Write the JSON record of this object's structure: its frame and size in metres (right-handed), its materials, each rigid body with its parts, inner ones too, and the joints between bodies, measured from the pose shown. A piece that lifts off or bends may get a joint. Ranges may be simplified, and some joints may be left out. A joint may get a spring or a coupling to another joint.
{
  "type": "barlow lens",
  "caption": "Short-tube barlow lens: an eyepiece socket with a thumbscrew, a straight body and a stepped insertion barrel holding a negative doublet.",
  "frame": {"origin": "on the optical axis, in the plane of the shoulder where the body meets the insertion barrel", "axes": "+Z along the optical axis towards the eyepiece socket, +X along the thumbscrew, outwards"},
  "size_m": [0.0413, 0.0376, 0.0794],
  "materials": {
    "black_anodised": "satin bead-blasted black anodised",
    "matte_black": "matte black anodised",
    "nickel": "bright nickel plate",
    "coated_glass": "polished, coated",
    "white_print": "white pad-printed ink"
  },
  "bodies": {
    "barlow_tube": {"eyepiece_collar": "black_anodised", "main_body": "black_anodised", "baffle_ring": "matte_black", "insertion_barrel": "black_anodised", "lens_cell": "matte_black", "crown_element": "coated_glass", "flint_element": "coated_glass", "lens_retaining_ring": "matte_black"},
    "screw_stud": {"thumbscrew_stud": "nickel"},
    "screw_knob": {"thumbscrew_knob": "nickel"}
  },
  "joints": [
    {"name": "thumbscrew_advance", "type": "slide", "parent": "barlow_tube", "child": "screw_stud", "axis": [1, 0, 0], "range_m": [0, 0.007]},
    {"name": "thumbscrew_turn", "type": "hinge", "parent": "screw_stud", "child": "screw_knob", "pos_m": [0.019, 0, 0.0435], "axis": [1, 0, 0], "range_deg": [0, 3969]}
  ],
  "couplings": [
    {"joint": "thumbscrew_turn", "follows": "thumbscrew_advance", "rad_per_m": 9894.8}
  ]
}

══════════════════════════════

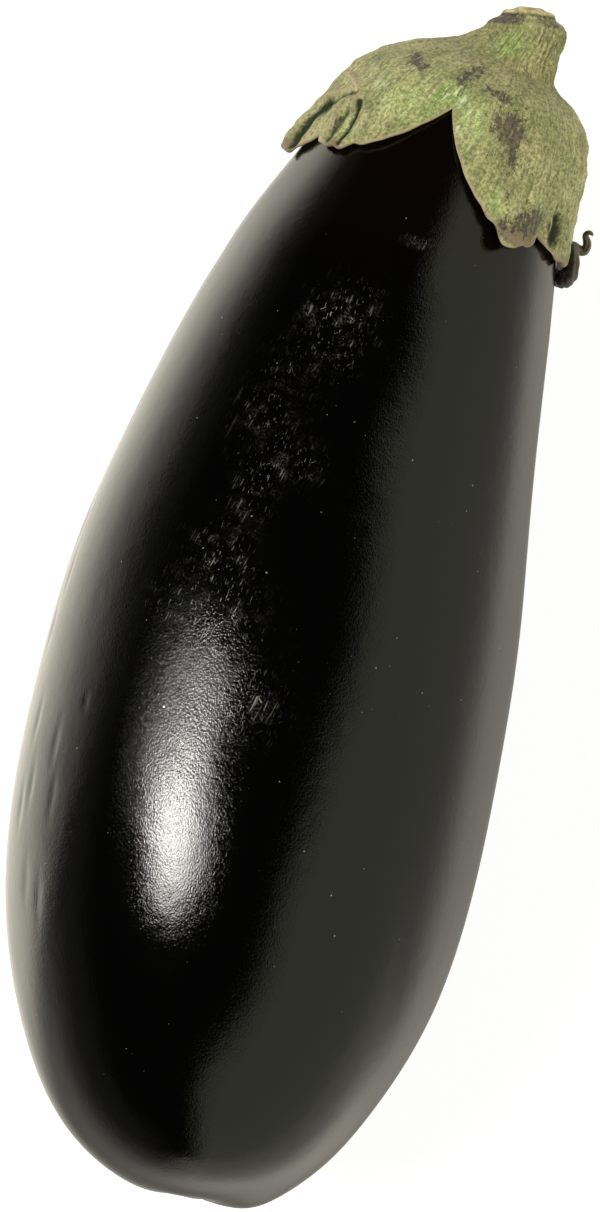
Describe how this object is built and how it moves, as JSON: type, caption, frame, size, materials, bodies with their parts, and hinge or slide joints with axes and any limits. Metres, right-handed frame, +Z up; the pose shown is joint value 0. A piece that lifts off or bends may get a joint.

══════════════════════════════

=== WHAT IS BEING ASKED ===
Copy, from the material, each line that holds the string "hinge".

=== RESULT FOR THIS EXERCISE ===
    {"name": "thumbscrew_turn", "type": "hinge", "parent": "screw_stud", "child": "screw_knob", "pos_m": [0.019, 0, 0.0435], "axis": [1, 0, 0], "range_deg": [0, 3969]}
Describe how this object is built and how it moves, as JSON: type, caption, frame, size, materials, bodies with their parts, and hinge or slide joints with axes and any limits. Metres, right-handed frame, +Z up; the pose shown is joint value 0. A piece that lifts off or bends may get a joint.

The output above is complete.